Nevertheless, too many stop-gap measures can combine for a net-negative cumulative effect.

After playing his best game of the season in the one-point loss to Ohio State, Maxwell got off to a rough start against Indiana before adjusting on the fly to finish with career-high completions (24), yards (290) and touchdown passes (two, for the second time).

"The whole thing is, we're trying to figure out which personnel grouping we have that's going to give us the best opportunity to win," Roushar said. "And as you start to move personnel groups around, you certainly have to factor in what can you do and what can you execute.

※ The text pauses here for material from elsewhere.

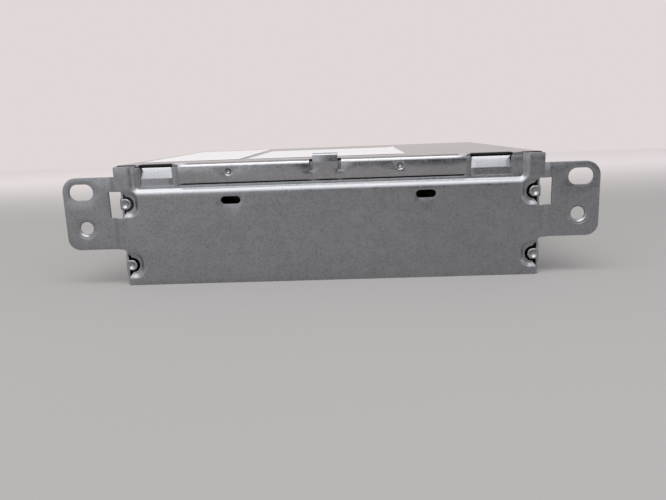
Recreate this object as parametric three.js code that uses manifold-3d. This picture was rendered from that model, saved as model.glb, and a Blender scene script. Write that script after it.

"Right now, that seems to be the biggest discussion we have."

Maxwell has been forced to deal with a fluid situation, especially with the offensive line which began the season with a wealth of depth and is now being stretched to its limit.

"We missed some things (at Indiana) very early on third down and first-down-wise that slowed down the way we got started," Roushar said. "But I thought he finished very strong and made some big throws as we needed him to.

"Part of it's all of the sudden we've got some different bodies out there. So much has changed around him dynamically. Losing three out of his front six guys I think has certainly had some impact (as has) the nature of what we've done at the wide receiver position, starting those guys and then all of the sudden we're saying we're not getting the performance and we shifted things around.

"I think all-in-all he's handled very well and he continues to make progress."

The best-case scenario is that the Spartans continue to win while weathering this period of instability.

"I think that's something that you have to be prepared for in this game," Maxwell said. "It's no secret that injuries happen. It's no secret that sometimes people lose their spots and people get shuffled around. When you've been playing the game as long as we have, that's something you grow accustomed to.

"You never hope for these things to happen or plan on these things happening, but everybody has been a part of a season where these things have happened and you have to adjust. So that's what we're in the process of doing right now."